Power and cooling is costly and thus a crucial consideration. In HPC environments, liquid cooling has fast made a comeback as a way of maintaining optimal operating temperatures, notably in the HPC arena together with innovative techniques like using indirect evaporative air. Some strive to produce a 1.0x PUE which, according the Uptime Institute’s annual survey, is well below the 2020 average of 1.58x. All operators attempt to get the PUE ratio down to as near to 1.0x as possible, with most new builds falling between 1.2x and 1.4x.

In terms of power requirements, the uninterruptible power supply (UPS) will be determined by several factors, including the criticality of the systems under load, the quality of the existing power supply and cost. When it comes to energy use, the most innovative providers are committed to using 100 percent renewable and carbon-zero energy sources – helping meet environmental goals and providing cost savings and increasing reliability.

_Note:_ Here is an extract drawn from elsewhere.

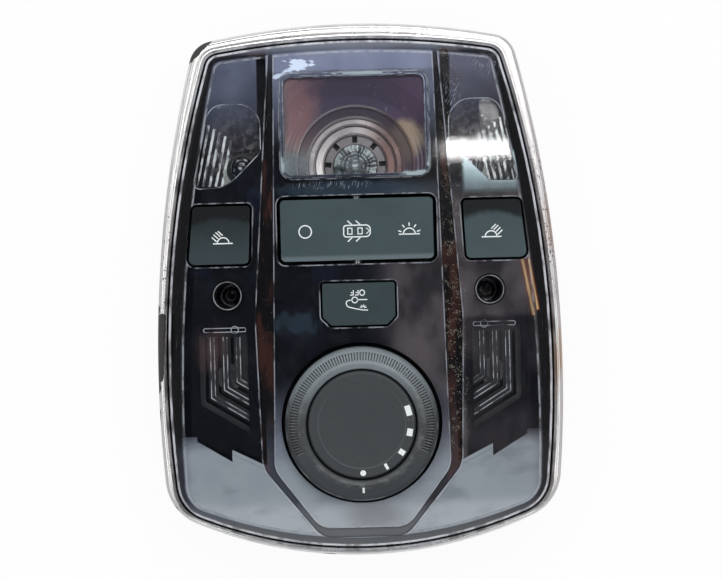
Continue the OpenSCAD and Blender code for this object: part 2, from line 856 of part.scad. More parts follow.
module louvre_right() {
    color([0.22, 0.22, 0.24]) {
        difference() {
            prism(rounded(grown(louvre_window, louvre_border),
                          more(louvre_window_radii, louvre_border)),
                  tray_top - louvre_plate_t, tray_top);
            for (k = [0 : louvre_count - 1])
                prism(louvre_outline(louvre_x(k) + louvre_w, louvre_x(k) + louvre_pitch - louvre_w),
                      flange_z, face_z);
        }
        for (k = [0 : louvre_count - 1])
            prism(louvre_outline(louvre_x(k) - louvre_w / 2, louvre_x(k) + louvre_w / 2),
                  tray_top, tray_top + louvre_bar_h);
    }
}

// Middle line of louvre bar k, counted from the outermost
function louvre_x(k) = louvre_out_x - louvre_w / 2 - louvre_margin - k * louvre_pitch;

module microphone_right() {
    color([0.45, 0.45, 0.46])
        translate([microphone_at[0], microphone_at[1], board_top]) {
            cylinder(r = microphone_r, h = microphone_h, $fn = 48);
            translate([0, 0, microphone_h])
                cylinder(r = microphone_r * 0.75, h = 0.6, $fn = 48);
        }
}

module circuit_board() {
    color([0.05, 0.28, 0.15])
        difference() {
            prism(oval(trim_outer, tub_inset + wall + 1), board_z, board_top);
            each_side() {
                translate([notch_x - wall - 1, screw_y - notch_half - wall - 1, 0])
                    cube([body_w / 2, 2 * (notch_half + wall + 1), flange_z]);
                for (p = post_places)
                    translate([p[0], p[1], board_z - 1])
                        cylinder(r = post_pin_r + running_fit, h = board_t + 2, $fn = 32);
            }
        }
}

// The body of a push switch, bored for its plunger
module switch_body(size) {
    difference() {
        translate([-size / 2, -size / 2, 0])
            cube([size, size, switch_h]);
        translate([0, 0, switch_floor])
            cylinder(r = plunger_r + running_fit, h = switch_h, $fn = 48);
    }
}

// A key's plunger, with a round foot that carries the key's face
module plunger(z0, z1) {
    translate([0, 0, z0])
        cylinder(r = plunger_r, h = z1 - z0, $fn = 48);
    translate([0, 0, z1 - 1])
        cylinder(r = plunger_r + plunger_flange, h = 1, $fn = 48);
}

module map_switch_right() {
    color([0.14, 0.14, 0.15])
        translate([map_centre[0], map_centre[1], board_top])
            switch_body(map_switch_w);
}

module map_plunger_right() {
    color([0.55, 0.55, 0.52])
        translate([map_centre[0], map_centre[1], 0])
            plunger(map_foot, plunger_head);
}

// Height of a key's face, just under the dome at its middle
function key_top(c) = face_z - 0.15 - (c[0] * c[0] + c[1] * c[1]) / (2 * crown_r);

// A key's shell: a flat face, walls, and a boss that stands on its plunger
module key_shell(corners, radii, centre) {
    difference() {
        prism(rounded(corners, radii), key_foot, key_top(centre));
        difference() {
            prism(rounded(grown(corners, -key_wall), more(radii, -key_wall + 0.5)),
                  key_foot - 1, key_top(centre) - key_face_t);
            translate([centre[0], centre[1], plunger_head])
                cylinder(r = plunger_r + plunger_flange + 1, h = face_z - plunger_head,
                         $fn = 48);
        }
    }
}

module map_key_right() {
    dish_r = 130;
    dish_depth = 0.45;
    dish_len = 60;
    color([0.13, 0.15, 0.15])
        difference() {
            key_shell(map_corners, map_radii, map_centre);
            translate([map_centre[0] - dish_len / 2, map_centre[1],
                       key_top(map_centre) - dish_depth + dish_r])
                rotate([0, 90, 0])
                    cylinder(r = dish_r, h = dish_len, $fn = 256);
        }
}

module monitor_switch() {
    color([0.14, 0.14, 0.15])
        translate([monitor_centre[0], monitor_centre[1], board_top])
            switch_body(monitor_switch_w);
}

module monitor_plunger() {
    color([0.55, 0.55, 0.52])
        translate([monitor_centre[0], monitor_centre[1], 0])
            plunger(monitor_foot, plunger_head);
}

module monitor_key() {
    color([0.12, 0.13, 0.14])
        key_shell(monitor_corners, monitor_radii, monitor_centre);
}

module rocker_switch() {
    color([0.14, 0.14, 0.15])
        translate([0, rocker_mid, board_top])
            difference() {
                translate([-map_switch_w, -map_switch_w / 2, 0])
                    cube([2 * map_switch_w, map_switch_w, rocker_switch_h]);
                translate([-1.5 * blade_w, -1.2 * blade_w, slot_floor - board_top])
                    cube([3 * blade_w, 2.4 * blade_w, rocker_switch_h]);
            }
}

// The rocker's shell with its bearing ribs and the blade that works the switch
module mode_rocker() {
    rib = 2.4;
    boss_r = axle_r + 1.7;
    color([0.12, 0.13, 0.14])
        difference() {
            union() {
                difference() {
                    prism(rounded(rocker_corners, rocker_radii), axle_z + 1, rocker_top);
                    prism(rounded(grown(rocker_corners, -key_wall),
                                  more(rocker_radii, -key_wall + 0.5)),
                          axle_z, rocker_top - key_face_t);
                }
                for (k = [-1 : 1])
                    translate([0, rocker_mid + k * (rocker_size[1] / 2 - rib - 1) + rib / 2, axle_z])
                        rotate([90, 0, 0]) {
                            cylinder(r = boss_r, h = rib, $fn = 48);
                            translate([-boss_r, 0, 0])
                                cube([2 * boss_r, rocker_top - key_face_t + 0.5 - axle_z, rib]);
                        }
                translate([-blade_w / 2, rocker_mid - rib / 2, slot_floor + 1])
                    cube([blade_w, rib, axle_z - slot_floor]);
            }
            axle_bar(axle_r + running_fit, rocker_size[1] + 4);
        }
}

module rocker_axle() {
    color([0.70, 0.70, 0.70])
        axle_bar(axle_r, rocker_size[1] + 2 * (rocker_gap + chimney_wall) - 0.4);
}

// The fixed base and hollow post of the rotary switch
module rotary_switch() {
    color([0.16, 0.16, 0.17])
        translate([0, dial_y, board_top])
            difference() {
                union() {
                    cylinder(r = post_r + base_reach, h = base_h);
                    cylinder(r = post_r, h = post_top - board_top);
                }
                translate([0, 0, wall])
                    cylinder(r = stem_r + running_fit, h = flange_z);
            }
}

// Section of the turning ring: hub, web and a rim with a rounded shoulder
module dial_ring() {
    hub_r = post_r + running_fit;
    cup_r = cap_r + cap_gap;
    crest = cup_r + 1.9;
    color([0.13, 0.13, 0.14])
        translate([0, dial_y, 0])
            difference() {
                rotate_extrude($fn = 192)
                    polygon(concat(
                        [[hub_r, hub_foot], [hub_r + hub_wall, hub_foot],
                         [hub_r + hub_wall, web_z], [dial_r - 0.6, web_z], [dial_r, web_z + 0.6]],
                        arc([dial_r - 2.6, dial_top - 3.4], 2.6, 0, 68, 6),
                        arc([crest, dial_top - 1.1], 1.1, 78, 100, 2),
                        arc([cup_r + 0.9, dial_top - 1.3], 0.9, 110, 180, 4),
                        [[cup_r, web_z + web_t], [hub_r, web_z + web_t]]));
                flutes();
            }
}

module flutes() {
    count = floor(flutes_per_turn * flute_span / 360);
    for (k = [0 : count - 1])
        rotate([0, 0, 90 + (k - (count - 1) / 2) * 360 / flutes_per_turn])
            translate([flute_in, 0, dial_top - flute_depth])
                rotate([0, flute_tilt, 0])
                    translate([0, -flute_w / 2, 0])
                        cube([flute_out - flute_in, flute_w, 3]);
}

// The centre cap: a dished face inside a step, with a stem in the post
module dial_cap() {
    face = dial_top - 0.5;
    skirt_foot = web_z + web_t + cap_travel + 0.4;
    dish_edge = cap_r - 4;
    color([0.12, 0.12, 0.13])
        translate([0, dial_y, 0])
            rotate_extrude($fn = 128)
                polygon(concat(
                    [[0, stem_foot], [stem_r, stem_foot], [stem_r, face - 3.4],
                     [cap_r - 2, face - 3.4], [cap_r - 2, skirt_foot], [cap_r, skirt_foot]],
                    arc([cap_r - 1.2, face - 1.2], 1.2, 0, 90, 5),
                    [[dish_edge + 0.5, face], [dish_edge, face - 0.5]],
                    [for (k = [1 : 5]) [dish_edge * (1 - k / 5),
                                        face - 0.5 - 0.7 * (1 - pow(1 - k / 5, 2))]]));
}

module connector_shell() {
    color([0.55, 0.50, 0.40])
        translate([0, connector_y, connector_z])
            difference() {
                translate([-connector_w / 2, -connector_h / 2, 0])
                    cube([connector_w, connector_h, board_z - connector_z]);
                translate([-connector_w / 2 + connector_wall, -connector_h / 2 + connector_wall, -1])
                    cube([connector_w - 2 * connector_wall, connector_h - 2 * connector_wall,
                          pin_floor]);
                translate([-3, connector_h / 2 - 2 * connector_wall, -1])
                    cube([6, 3 * connector_wall, 5]);
            }
}

module connector_pins() {
    columns = floor((connector_w - 6) / pin_pitch);
    color([0.80, 0.65, 0.30])
        for (row = pin_rows, k = [0 : columns - 1])
            translate([(k - (columns - 1) / 2) * pin_pitch - pin_w / 2,
                       connector_y + row - pin_w / 2, pin_z])
                cube([pin_w, pin_w, pin_floor - pin_z]);
}

// A captive screw, with a neck that is thinner than its shank
module screw_right() {
    seat = tower_z + tower_h + collar_seat;
    tip = tower_z - screw_free_len;
    color([0.55, 0.55, 0.57])
        translate([screw_place, screw_y, 0])
            difference() {
                rotate_extrude($fn = 64)
                    polygon([[0, tip], [screw_r * 0.5, tip], [screw_r, tip + 1.2],
                             [screw_r, tower_z - 1], [screw_neck_r, tower_z - 0.5],
                             [screw_neck_r, seat], [screw_head_r, seat],
                             [screw_head_r, seat + 1.3], [screw_head_r - 0.8, seat + 2.2],
                             [0, seat + 2.4]]);
                translate([0, 0, seat + 0.9])
                    cylinder(r = 1.5, h = 3, $fn = 6);
            }
}

module screw_collar_right() {
    color([0.45, 0.45, 0.46])
        translate([screw_place, screw_y, tower_z])
            difference() {
                union() {
                    cylinder(r = screw_r + running_fit + collar_t, h = tower_h, $fn = 64);
                    translate([0, 0, tower_h])
                        cylinder(r = well_r - 0.4, h = collar_seat, $fn = 64);
                }
                translate([0, 0, -1])
                    cylinder(r = screw_r + running_fit, h = tower_h + 3, $fn = 64);
            }
}

// Bent steel clips on the housing's sides, under the flange
module roof_clips() {
    foot = 6;
    knee = foot + 7.5;
    top = flange_z - flange_t;
    reach = tub_inset - 2 * clip_t;
    color([0.70, 0.70, 0.68])
        each_side()
            for (y = clip_places)
                translate([side_x(trim_outer, tub_inset, y), y, 0])
                    rotate([0, 0, asin((y + wide_back) / side_r)])
                        translate([0.1, clip_w / 2, 0])
                            rotate([90, 0, 0])
                                linear_extrude(clip_w)
                                    polygon(concat(
                                        [[0, top], [0, foot]],
                                        [[clip_t * 1.2, foot], [reach, knee],
                                         [reach - 1.4, top - 3],
                                         [reach - 1.4 - clip_t, top - 3.4],
                                         [reach - clip_t * 1.3, knee],
                                         [clip_t, foot + 2.6], [clip_t, top]]));
}

rear_housing();
chrome_trim();
front_panel();
lamp_carrier();
dome_lens();
dome_reflector();
dome_bulb();
dome_bulb_holder();
left(true) reading_lens_right();  // reading_lens_left
reading_lens_right();
left(true) reading_reflector_right();  // reading_reflector_left
reading_reflector_right();
left(true) reading_bulb_right();  // reading_bulb_left
reading_bulb_right();
left(true) reading_bulb_holder_right();  // reading_bulb_holder_left
reading_bulb_holder_right();
left(true) louvre_right();  // louvre_left
louvre_right();
left(true) microphone_right();  // microphone_left
microphone_right();
circuit_board();
left(true) map_switch_right();  // map_switch_left
map_switch_right();
rocker_switch();
monitor_switch();
rotary_switch();
connector_shell();
connector_pins();
rocker_axle();
left(true) screw_right();  // screw_left
screw_right();
left(true) screw_collar_right();  // screw_collar_left
screw_collar_right();
roof_clips();
left(true) map_key_right();  // map_key_left
left(true) map_plunger_right();  // map_plunger_left
map_key_right();
map_plunger_right();
mode_rocker();
monitor_key();
monitor_plunger();
dial_ring();
dial_cap();
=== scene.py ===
"""Roof console lamp of a car, dressed for its picture: worn trim, smoked panel, lamps, keys and dial."""
import math

import bmesh
import bpy
import numpy as np
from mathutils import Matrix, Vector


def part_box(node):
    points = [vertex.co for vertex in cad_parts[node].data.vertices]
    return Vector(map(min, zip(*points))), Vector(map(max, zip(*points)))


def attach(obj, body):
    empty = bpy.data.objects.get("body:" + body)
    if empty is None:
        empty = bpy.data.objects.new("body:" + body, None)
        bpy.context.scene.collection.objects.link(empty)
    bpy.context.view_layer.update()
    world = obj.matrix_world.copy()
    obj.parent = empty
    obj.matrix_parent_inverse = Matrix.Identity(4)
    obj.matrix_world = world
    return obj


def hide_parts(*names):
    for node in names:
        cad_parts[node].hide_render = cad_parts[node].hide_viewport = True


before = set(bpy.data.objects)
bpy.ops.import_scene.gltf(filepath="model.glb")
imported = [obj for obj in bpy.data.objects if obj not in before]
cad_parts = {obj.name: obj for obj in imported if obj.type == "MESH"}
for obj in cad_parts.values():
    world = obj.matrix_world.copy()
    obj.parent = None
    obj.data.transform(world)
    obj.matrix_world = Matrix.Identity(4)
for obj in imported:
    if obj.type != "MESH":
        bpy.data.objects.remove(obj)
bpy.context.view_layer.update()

bl_info = {
    "name": "Roof console lamp",
    "version": (1, 0, 0),
    "blender": (4, 5, 0),
    "location": "3D View > Sidebar > Roof Lamp",
    "description": "Makes the trim, panel, lamps, keys, dial and back of a car's roof console lamp",
    "category": "Object",
}

MM = 0.001
UNIT = "lamp_unit"
SIDES = (("left", -1), ("right", 1))
# Points closer than this, in m, become one: in the pieces made here and in the copies of CAD nodes
MERGE = 1e-7
MERGE_CAD = 2e-6

# Outline of the unit and of the trim's inner edge: ends, widest place, radii of arcs and corners, in mm
OUTER = dict(top=95, bottom=-95, half=72.4, widest=-28.5,
             top_r=259, bottom_r=149, side_r=449, corner_r=9.5, foot_r=18)
INNER = dict(top=89.3, bottom=-92.3, half=69.0, widest=-28.5,
             top_r=300, bottom_r=152, side_r=385, corner_r=5.6, foot_r=14)
# Middles of the face's parts, in mm; those of the pairs are of the right one
DIAL = (0.0, -47.3)
DOME_BULB = (0.0, 45.0)
READING_BULB = (41.0, 45.0)
SCREW = (46.5, -1.2)
# The front is part of a large ball: height of its highest point over the back, and radius, in mm
FACE_HEIGHT = 38.0
FACE_RADIUS = 2000.0
# What the picture shows, in m: width of the trim's plane, its height, and how far the object lies left
VIEW_WIDTH = 0.2593
TRIM_PLANE = 0.030
VIEW_SHIFT = 0.0009


def both(name):
    """Names of the left and the right one of a pair of nodes."""
    return [f"{name}_{side}" for side, _ in SIDES]


def times(colour, share):
    """A colour made darker or paler by a factor."""
    return tuple(c * share for c in colour)


def radius_of(x, y):
    """Length of the direction with these two Values as its parts."""
    return (x * x + y * y).root()


def node_box(node):
    """Lowest and highest corner of a CAD node, in millimetres."""
    low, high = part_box(node)
    return np.array(low) / MM, np.array(high) / MM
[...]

For back-up power, the industry continues to investigate alternative, sustainable sources — fuel cells are being looked at as a standby energy source. Unfortunately, nothing currently is workable at the scale some customers need, and in the UK, we are very fortunate to have extremely stable National Power. However, research into all new sustainability innovation is ongoing.

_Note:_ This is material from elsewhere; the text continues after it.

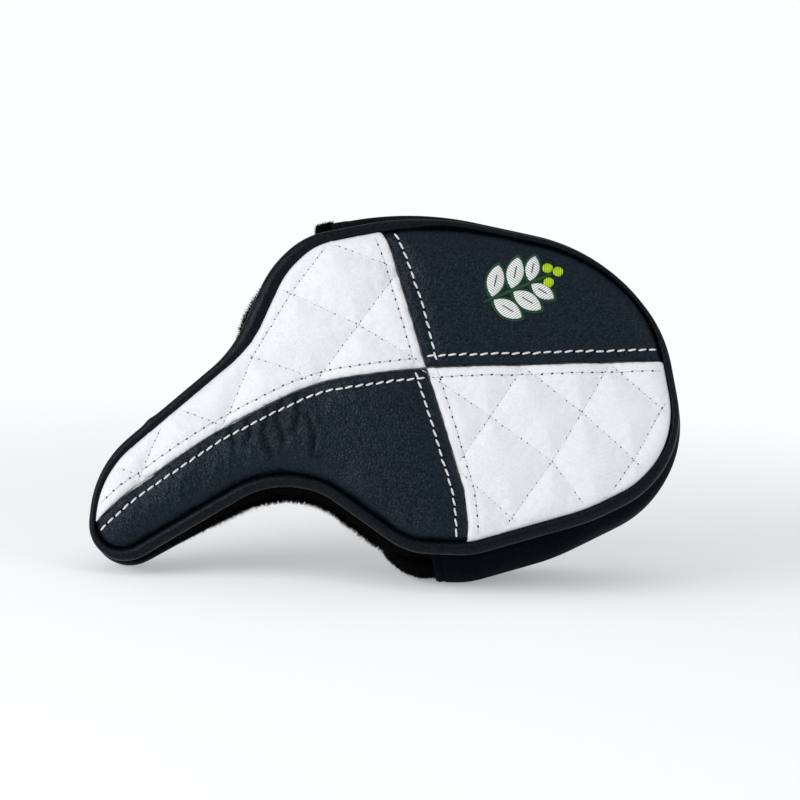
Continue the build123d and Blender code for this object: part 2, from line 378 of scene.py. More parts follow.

  • Investing in People and Skills

Even with automation and artificial intelligence (AI) enabling next-generation Data Centre Infrastructure Management (DCIM) systems bringing increased visibility, with remote monitoring and management capabilities, operational staffing remains a crucial part of the smooth running of any facility. Independent research commissioned by Future Facilities found that 40 per cent of organisations who suffered outages in their data centre did so because of human error.

Technical skills are critical, and these requirements are always evolving. In the past, having a solid background in networking or hardware was sufficient to be a successful candidate in the data centre operations world, but the shift to cloud computing means that new skills are required — particularly around AI and Big Data.

As well as technical skills, other important skills such as collaboration, teamwork and leadership are imperative. Clear communication skills foster a close working relationship within the data centre and helps to establish distinctly defined areas of responsibility between the disparate teams involved in operational reliability and consistent service delivery. All of this leads to the smooth running of a facility, and the ability to effectively meet the needs of customers.

However, the Uptime Institute’s Global Data Centre Staffing Forecast 2021-2025, claims that data centres will need to find 300,000 more staff by 2025. There are two main issues that need to be addressed; employers are making the skills crisis worse by demanding over-ambitious qualifications, and some people don’t know the sector exists, so can’t consider it as a career.

Many of the skills required to operate data centres are widely available in other industries, so raising the profile of the sector is key. There is definitely an increased focus on, and opportunity to, “reskill” individuals from other sectors hit hard by the pandemic, such as those who have experience in the aviation industry. Finding and attracting people with the right skills, existing or transferable, as well as providing ongoing training is key to keeping organisations operating in this digital age, let alone improving efficiency and performance.

It is clear that the data centre has become one of the most crucial pieces of business infrastructure in the modern world — if they don’t work, businesses can’t operate. Continual time and investment should be spent researching and developing every aspect of data centre solutions – from cooling systems to distribution, to security, to monitoring. Data centres are the sum of many parts, and its only by putting these parts together that robust and secure solutions can be developed to support customers now and in the future.

Darren Watkins is managing director for London-based VIRTUS Data Centres.